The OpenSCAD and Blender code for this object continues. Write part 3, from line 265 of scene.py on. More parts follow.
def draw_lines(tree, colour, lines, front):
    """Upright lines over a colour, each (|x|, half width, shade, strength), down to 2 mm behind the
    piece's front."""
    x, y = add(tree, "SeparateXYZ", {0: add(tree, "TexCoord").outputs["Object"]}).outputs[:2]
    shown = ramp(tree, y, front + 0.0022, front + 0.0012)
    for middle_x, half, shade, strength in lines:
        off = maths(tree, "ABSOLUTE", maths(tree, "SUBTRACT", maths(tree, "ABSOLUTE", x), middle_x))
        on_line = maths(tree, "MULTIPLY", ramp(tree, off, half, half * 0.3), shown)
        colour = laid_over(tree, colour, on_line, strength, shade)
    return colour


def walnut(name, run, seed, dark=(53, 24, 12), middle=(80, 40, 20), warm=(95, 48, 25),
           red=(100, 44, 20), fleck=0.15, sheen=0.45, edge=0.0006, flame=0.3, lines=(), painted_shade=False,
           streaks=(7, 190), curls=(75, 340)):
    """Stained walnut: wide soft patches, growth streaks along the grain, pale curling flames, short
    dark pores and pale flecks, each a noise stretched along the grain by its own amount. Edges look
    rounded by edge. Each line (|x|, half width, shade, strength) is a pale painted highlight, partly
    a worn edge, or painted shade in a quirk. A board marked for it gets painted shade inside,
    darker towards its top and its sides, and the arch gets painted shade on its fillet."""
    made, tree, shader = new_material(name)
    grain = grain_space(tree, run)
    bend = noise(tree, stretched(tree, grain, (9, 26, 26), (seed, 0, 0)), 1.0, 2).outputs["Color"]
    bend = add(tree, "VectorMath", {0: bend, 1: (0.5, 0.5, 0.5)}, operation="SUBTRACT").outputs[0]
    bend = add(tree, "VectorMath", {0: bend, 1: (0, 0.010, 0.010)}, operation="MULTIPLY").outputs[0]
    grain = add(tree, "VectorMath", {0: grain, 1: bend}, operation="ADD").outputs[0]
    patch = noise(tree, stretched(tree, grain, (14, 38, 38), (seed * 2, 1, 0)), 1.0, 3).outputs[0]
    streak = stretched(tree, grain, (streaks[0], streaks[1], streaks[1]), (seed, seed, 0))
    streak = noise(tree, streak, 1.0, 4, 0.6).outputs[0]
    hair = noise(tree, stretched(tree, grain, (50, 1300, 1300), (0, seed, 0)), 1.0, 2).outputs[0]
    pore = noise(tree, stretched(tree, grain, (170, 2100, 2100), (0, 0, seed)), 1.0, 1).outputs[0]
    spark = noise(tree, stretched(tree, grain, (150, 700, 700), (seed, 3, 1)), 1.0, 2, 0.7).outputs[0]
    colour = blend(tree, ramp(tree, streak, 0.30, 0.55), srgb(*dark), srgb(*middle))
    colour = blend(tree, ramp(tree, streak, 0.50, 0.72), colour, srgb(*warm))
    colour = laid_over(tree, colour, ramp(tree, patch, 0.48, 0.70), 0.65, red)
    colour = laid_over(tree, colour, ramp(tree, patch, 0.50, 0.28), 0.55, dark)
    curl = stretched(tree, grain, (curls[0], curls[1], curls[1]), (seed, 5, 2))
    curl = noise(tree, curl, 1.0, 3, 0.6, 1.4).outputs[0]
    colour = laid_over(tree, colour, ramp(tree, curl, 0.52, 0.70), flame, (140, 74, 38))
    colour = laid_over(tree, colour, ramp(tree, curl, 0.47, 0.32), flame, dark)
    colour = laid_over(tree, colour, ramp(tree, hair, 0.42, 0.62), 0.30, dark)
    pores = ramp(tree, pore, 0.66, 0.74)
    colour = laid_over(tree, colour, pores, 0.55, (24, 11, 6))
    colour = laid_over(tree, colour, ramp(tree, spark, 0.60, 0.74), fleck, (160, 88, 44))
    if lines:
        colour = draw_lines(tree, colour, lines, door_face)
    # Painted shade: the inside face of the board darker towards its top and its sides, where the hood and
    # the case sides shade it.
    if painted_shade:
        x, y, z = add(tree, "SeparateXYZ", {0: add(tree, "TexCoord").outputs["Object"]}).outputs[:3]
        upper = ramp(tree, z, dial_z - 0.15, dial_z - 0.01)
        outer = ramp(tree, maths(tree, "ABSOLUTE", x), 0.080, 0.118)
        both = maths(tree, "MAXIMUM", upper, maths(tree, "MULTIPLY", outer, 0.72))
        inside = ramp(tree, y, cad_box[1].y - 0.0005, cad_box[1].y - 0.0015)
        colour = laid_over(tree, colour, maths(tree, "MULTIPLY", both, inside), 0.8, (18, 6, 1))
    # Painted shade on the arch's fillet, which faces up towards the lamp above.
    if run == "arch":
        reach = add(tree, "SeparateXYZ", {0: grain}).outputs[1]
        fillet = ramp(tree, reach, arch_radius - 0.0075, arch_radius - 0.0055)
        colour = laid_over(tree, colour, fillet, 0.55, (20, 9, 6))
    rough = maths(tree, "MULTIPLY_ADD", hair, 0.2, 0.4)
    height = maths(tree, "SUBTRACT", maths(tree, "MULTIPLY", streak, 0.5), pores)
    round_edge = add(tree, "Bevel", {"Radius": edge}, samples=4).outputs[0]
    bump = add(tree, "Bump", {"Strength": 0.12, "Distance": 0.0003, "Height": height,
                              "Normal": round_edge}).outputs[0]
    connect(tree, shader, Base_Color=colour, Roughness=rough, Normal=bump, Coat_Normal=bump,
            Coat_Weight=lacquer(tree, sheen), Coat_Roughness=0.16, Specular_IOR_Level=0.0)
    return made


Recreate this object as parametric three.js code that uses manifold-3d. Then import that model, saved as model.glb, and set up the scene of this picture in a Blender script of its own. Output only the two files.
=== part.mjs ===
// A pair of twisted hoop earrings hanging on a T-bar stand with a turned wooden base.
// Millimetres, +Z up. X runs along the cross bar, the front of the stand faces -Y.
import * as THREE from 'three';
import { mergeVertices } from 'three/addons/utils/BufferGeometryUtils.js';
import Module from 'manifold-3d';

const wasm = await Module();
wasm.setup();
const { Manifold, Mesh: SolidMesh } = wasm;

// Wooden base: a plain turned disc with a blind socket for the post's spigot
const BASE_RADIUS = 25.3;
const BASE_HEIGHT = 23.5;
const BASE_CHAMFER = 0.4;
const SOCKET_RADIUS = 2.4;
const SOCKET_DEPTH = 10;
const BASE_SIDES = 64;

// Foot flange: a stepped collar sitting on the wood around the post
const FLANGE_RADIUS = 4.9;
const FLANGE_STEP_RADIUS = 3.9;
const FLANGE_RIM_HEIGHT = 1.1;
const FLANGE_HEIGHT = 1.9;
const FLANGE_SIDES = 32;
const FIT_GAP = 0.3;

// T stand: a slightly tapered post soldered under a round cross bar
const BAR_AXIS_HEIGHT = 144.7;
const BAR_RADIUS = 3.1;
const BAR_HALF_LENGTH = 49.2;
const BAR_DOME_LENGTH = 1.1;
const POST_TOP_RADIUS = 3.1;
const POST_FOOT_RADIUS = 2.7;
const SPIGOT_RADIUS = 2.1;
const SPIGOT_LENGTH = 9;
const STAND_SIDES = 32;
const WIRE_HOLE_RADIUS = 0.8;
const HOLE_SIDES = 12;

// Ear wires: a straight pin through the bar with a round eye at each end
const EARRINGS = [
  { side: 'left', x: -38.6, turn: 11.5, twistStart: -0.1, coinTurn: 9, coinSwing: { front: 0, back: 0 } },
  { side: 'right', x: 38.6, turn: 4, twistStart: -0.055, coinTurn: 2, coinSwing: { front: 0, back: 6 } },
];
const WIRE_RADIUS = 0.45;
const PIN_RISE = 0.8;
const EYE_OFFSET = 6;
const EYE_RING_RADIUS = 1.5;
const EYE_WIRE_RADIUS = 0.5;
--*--
### [What you will do]
Could you reproduce every record above exactly as it appears?

### [Result of this exercise]
The OpenSCAD and Blender code for this object continues. Write part 3, from line 265 of scene.py on. More parts follow.
def draw_lines(tree, colour, lines, front):
    """Upright lines over a colour, each (|x|, half width, shade, strength), down to 2 mm behind the
    piece's front."""
    x, y = add(tree, "SeparateXYZ", {0: add(tree, "TexCoord").outputs["Object"]}).outputs[:2]
    shown = ramp(tree, y, front + 0.0022, front + 0.0012)
    for middle_x, half, shade, strength in lines:
        off = maths(tree, "ABSOLUTE", maths(tree, "SUBTRACT", maths(tree, "ABSOLUTE", x), middle_x))
        on_line = maths(tree, "MULTIPLY", ramp(tree, off, half, half * 0.3), shown)
        colour = laid_over(tree, colour, on_line, strength, shade)
    return colour


def walnut(name, run, seed, dark=(53, 24, 12), middle=(80, 40, 20), warm=(95, 48, 25),
           red=(100, 44, 20), fleck=0.15, sheen=0.45, edge=0.0006, flame=0.3, lines=(), painted_shade=False,
           streaks=(7, 190), curls=(75, 340)):
    """Stained walnut: wide soft patches, growth streaks along the grain, pale curling flames, short
    dark pores and pale flecks, each a noise stretched along the grain by its own amount. Edges look
    rounded by edge. Each line (|x|, half width, shade, strength) is a pale painted highlight, partly
    a worn edge, or painted shade in a quirk. A board marked for it gets painted shade inside,
    darker towards its top and its sides, and the arch gets painted shade on its fillet."""
    made, tree, shader = new_material(name)
    grain = grain_space(tree, run)
    bend = noise(tree, stretched(tree, grain, (9, 26, 26), (seed, 0, 0)), 1.0, 2).outputs["Color"]
    bend = add(tree, "VectorMath", {0: bend, 1: (0.5, 0.5, 0.5)}, operation="SUBTRACT").outputs[0]
    bend = add(tree, "VectorMath", {0: bend, 1: (0, 0.010, 0.010)}, operation="MULTIPLY").outputs[0]
    grain = add(tree, "VectorMath", {0: grain, 1: bend}, operation="ADD").outputs[0]
    patch = noise(tree, stretched(tree, grain, (14, 38, 38), (seed * 2, 1, 0)), 1.0, 3).outputs[0]
    streak = stretched(tree, grain, (streaks[0], streaks[1], streaks[1]), (seed, seed, 0))
    streak = noise(tree, streak, 1.0, 4, 0.6).outputs[0]
    hair = noise(tree, stretched(tree, grain, (50, 1300, 1300), (0, seed, 0)), 1.0, 2).outputs[0]
    pore = noise(tree, stretched(tree, grain, (170, 2100, 2100), (0, 0, seed)), 1.0, 1).outputs[0]
    spark = noise(tree, stretched(tree, grain, (150, 700, 700), (seed, 3, 1)), 1.0, 2, 0.7).outputs[0]
    colour = blend(tree, ramp(tree, streak, 0.30, 0.55), srgb(*dark), srgb(*middle))
    colour = blend(tree, ramp(tree, streak, 0.50, 0.72), colour, srgb(*warm))
    colour = laid_over(tree, colour, ramp(tree, patch, 0.48, 0.70), 0.65, red)
    colour = laid_over(tree, colour, ramp(tree, patch, 0.50, 0.28), 0.55, dark)
    curl = stretched(tree, grain, (curls[0], curls[1], curls[1]), (seed, 5, 2))
    curl = noise(tree, curl, 1.0, 3, 0.6, 1.4).outputs[0]
    colour = laid_over(tree, colour, ramp(tree, curl, 0.52, 0.70), flame, (140, 74, 38))
    colour = laid_over(tree, colour, ramp(tree, curl, 0.47, 0.32), flame, dark)
    colour = laid_over(tree, colour, ramp(tree, hair, 0.42, 0.62), 0.30, dark)
    pores = ramp(tree, pore, 0.66, 0.74)
    colour = laid_over(tree, colour, pores, 0.55, (24, 11, 6))
    colour = laid_over(tree, colour, ramp(tree, spark, 0.60, 0.74), fleck, (160, 88, 44))
    if lines:
        colour = draw_lines(tree, colour, lines, door_face)
    # Painted shade: the inside face of the board darker towards its top and its sides, where the hood and
    # the case sides shade it.
    if painted_shade:
        x, y, z = add(tree, "SeparateXYZ", {0: add(tree, "TexCoord").outputs["Object"]}).outputs[:3]
        upper = ramp(tree, z, dial_z - 0.15, dial_z - 0.01)
        outer = ramp(tree, maths(tree, "ABSOLUTE", x), 0.080, 0.118)
        both = maths(tree, "MAXIMUM", upper, maths(tree, "MULTIPLY", outer, 0.72))
        inside = ramp(tree, y, cad_box[1].y - 0.0005, cad_box[1].y - 0.0015)
        colour = laid_over(tree, colour, maths(tree, "MULTIPLY", both, inside), 0.8, (18, 6, 1))
    # Painted shade on the arch's fillet, which faces up towards the lamp above.
    if run == "arch":
        reach = add(tree, "SeparateXYZ", {0: grain}).outputs[1]
        fillet = ramp(tree, reach, arch_radius - 0.0075, arch_radius - 0.0055)
        colour = laid_over(tree, colour, fillet, 0.55, (20, 9, 6))
    rough = maths(tree, "MULTIPLY_ADD", hair, 0.2, 0.4)
    height = maths(tree, "SUBTRACT", maths(tree, "MULTIPLY", streak, 0.5), pores)
    round_edge = add(tree, "Bevel", {"Radius": edge}, samples=4).outputs[0]
    bump = add(tree, "Bump", {"Strength": 0.12, "Distance": 0.0003, "Height": height,
                              "Normal": round_edge}).outputs[0]
    connect(tree, shader, Base_Color=colour, Roughness=rough, Normal=bump, Coat_Normal=bump,
            Coat_Weight=lacquer(tree, sheen), Coat_Roughness=0.16, Specular_IOR_Level=0.0)
    return made


Recreate this object as parametric three.js code that uses manifold-3d. Then import that model, saved as model.glb, and set up the scene of this picture in a Blender script of its own. Output only the two files.
=== part.mjs ===
// A pair of twisted hoop earrings hanging on a T-bar stand with a turned wooden base.
// Millimetres, +Z up. X runs along the cross bar, the front of the stand faces -Y.
import * as THREE from 'three';
import { mergeVertices } from 'three/addons/utils/BufferGeometryUtils.js';
import Module from 'manifold-3d';

const wasm = await Module();
wasm.setup();
const { Manifold, Mesh: SolidMesh } = wasm;

// Wooden base: a plain turned disc with a blind socket for the post's spigot
const BASE_RADIUS = 25.3;
const BASE_HEIGHT = 23.5;
const BASE_CHAMFER = 0.4;
const SOCKET_RADIUS = 2.4;
const SOCKET_DEPTH = 10;
const BASE_SIDES = 64;

// Foot flange: a stepped collar sitting on the wood around the post
const FLANGE_RADIUS = 4.9;
const FLANGE_STEP_RADIUS = 3.9;
const FLANGE_RIM_HEIGHT = 1.1;
const FLANGE_HEIGHT = 1.9;
const FLANGE_SIDES = 32;
const FIT_GAP = 0.3;

// T stand: a slightly tapered post soldered under a round cross bar
const BAR_AXIS_HEIGHT = 144.7;
const BAR_RADIUS = 3.1;
const BAR_HALF_LENGTH = 49.2;
const BAR_DOME_LENGTH = 1.1;
const POST_TOP_RADIUS = 3.1;
const POST_FOOT_RADIUS = 2.7;
const SPIGOT_RADIUS = 2.1;
const SPIGOT_LENGTH = 9;
const STAND_SIDES = 32;
const WIRE_HOLE_RADIUS = 0.8;
const HOLE_SIDES = 12;

// Ear wires: a straight pin through the bar with a round eye at each end
const EARRINGS = [
  { side: 'left', x: -38.6, turn: 11.5, twistStart: -0.1, coinTurn: 9, coinSwing: { front: 0, back: 0 } },
  { side: 'right', x: 38.6, turn: 4, twistStart: -0.055, coinTurn: 2, coinSwing: { front: 0, back: 6 } },
];
const WIRE_RADIUS = 0.45;
const PIN_RISE = 0.8;
const EYE_OFFSET = 6;
const EYE_RING_RADIUS = 1.5;
const EYE_WIRE_RADIUS = 0.5;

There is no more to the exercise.